From hypersonic flight to space debris removal, lunar caving to asteroid mining, we’re working on it. When most people hear about topics like these, they think of science fiction; our engineers see puzzles to be solved.

ESA’s Directorate of Technology, Engineering and Quality is one of ten Directorates making up the Agency’s matrix organisation. TEC engineers work directly in support of all ESA missions and on developing technologies to make otherwise impossible missions happen and keep Europe competitive in the global tech race.

When the majority of new ESA missions are dreamt up, the technology that makes them possible does not exist – yet. It is our job to identify the enabling innovations required, make them real and bring them up to a sufficient state of performance and reliability so that the right technology is ready at just the right time.

Eye protection for space propulsion testing

We host an impressive range of in-house expertise on space technologies, made up of specialists covering every aspect of the space environment, and work in partnership with many of Europe’s most advanced companies and research institutions.

Our experts set the course of research and development internally, and in projects done with industry and academia, from leading aerospace firms to tiny, smart start-ups.

This is a crucial role, not just for future ESA missions but also for the wider European space industry.
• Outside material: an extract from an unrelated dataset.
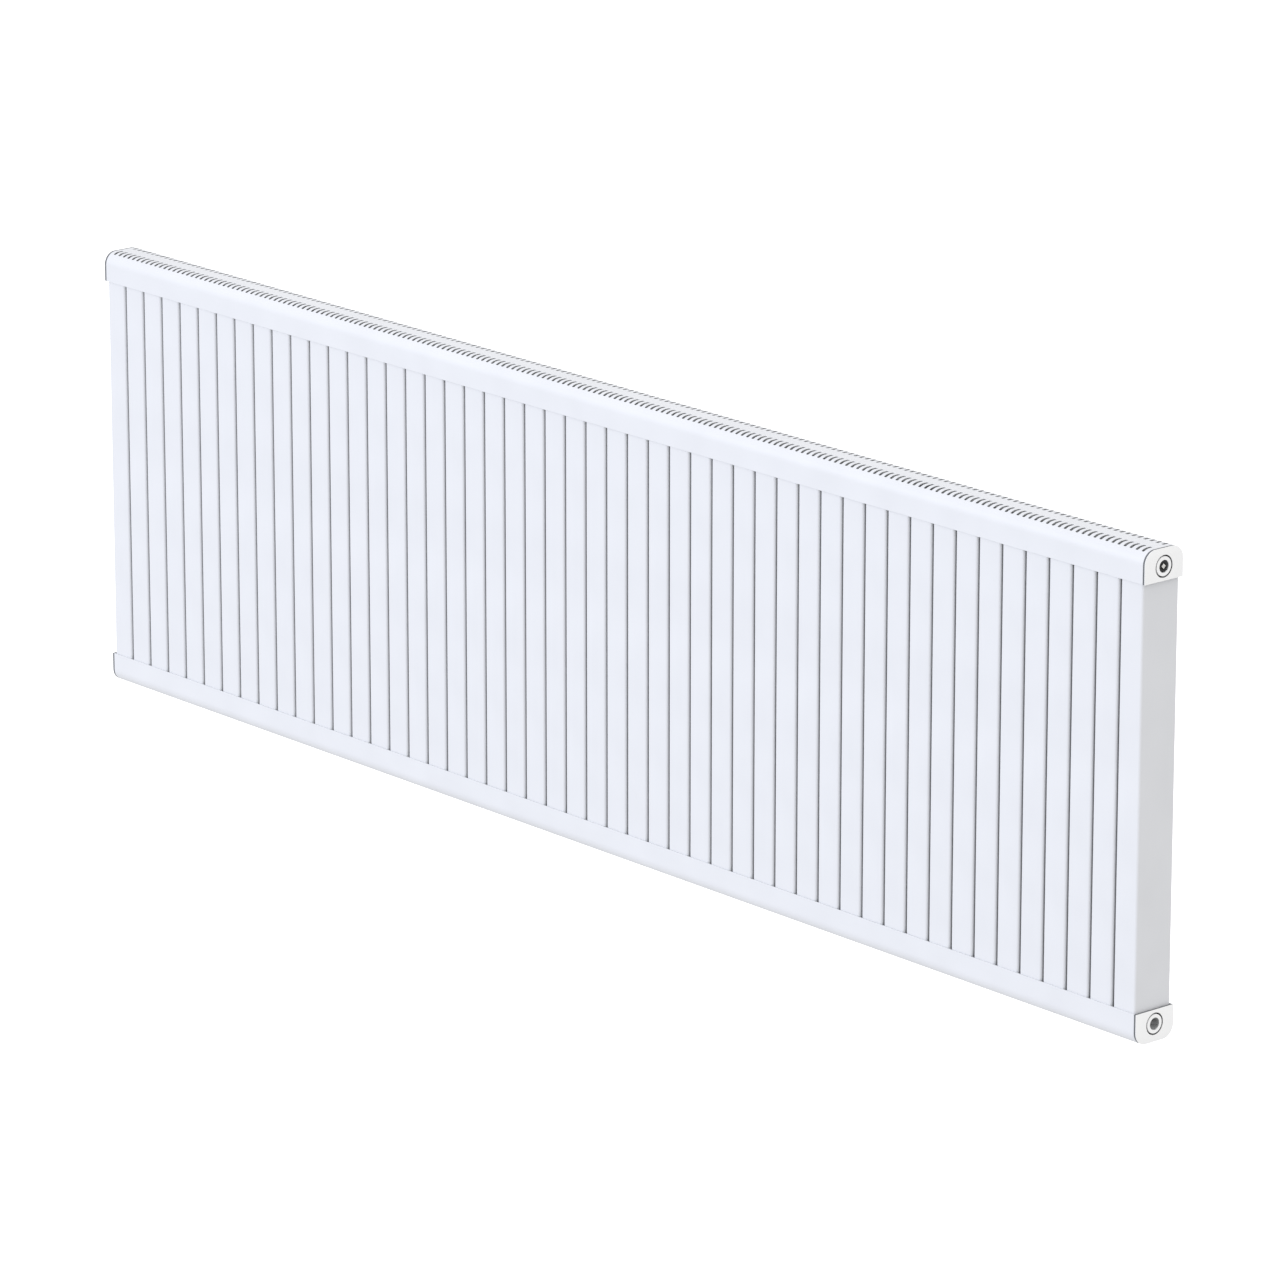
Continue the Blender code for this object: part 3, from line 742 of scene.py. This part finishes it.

Innovation is an essential element of competitiveness and European industry must compete to survive, winning contract after contract on the global open market. Unlike many others, Europe’s space sector receives minimal government or military subsidies and more than pays its own way. If it didn’t, most ESA missions would swiftly become unaffordable, as would ESA itself.

Testing ESA’s Jupiter mission

Advanced missions need advanced testing. To save time and money we offer industry unique infrastructure, which would not make economic sense to develop multiple times at multiple places for separate missions. We have pooled resources to make world-beating space laboratories and satellite-scale test facilities available to all European space (and indeed non-space) companies.

From lab experiments to industrial prototypes, from dazzling ideas to reliable instruments, it’s imagination and dedication that drives our innovation.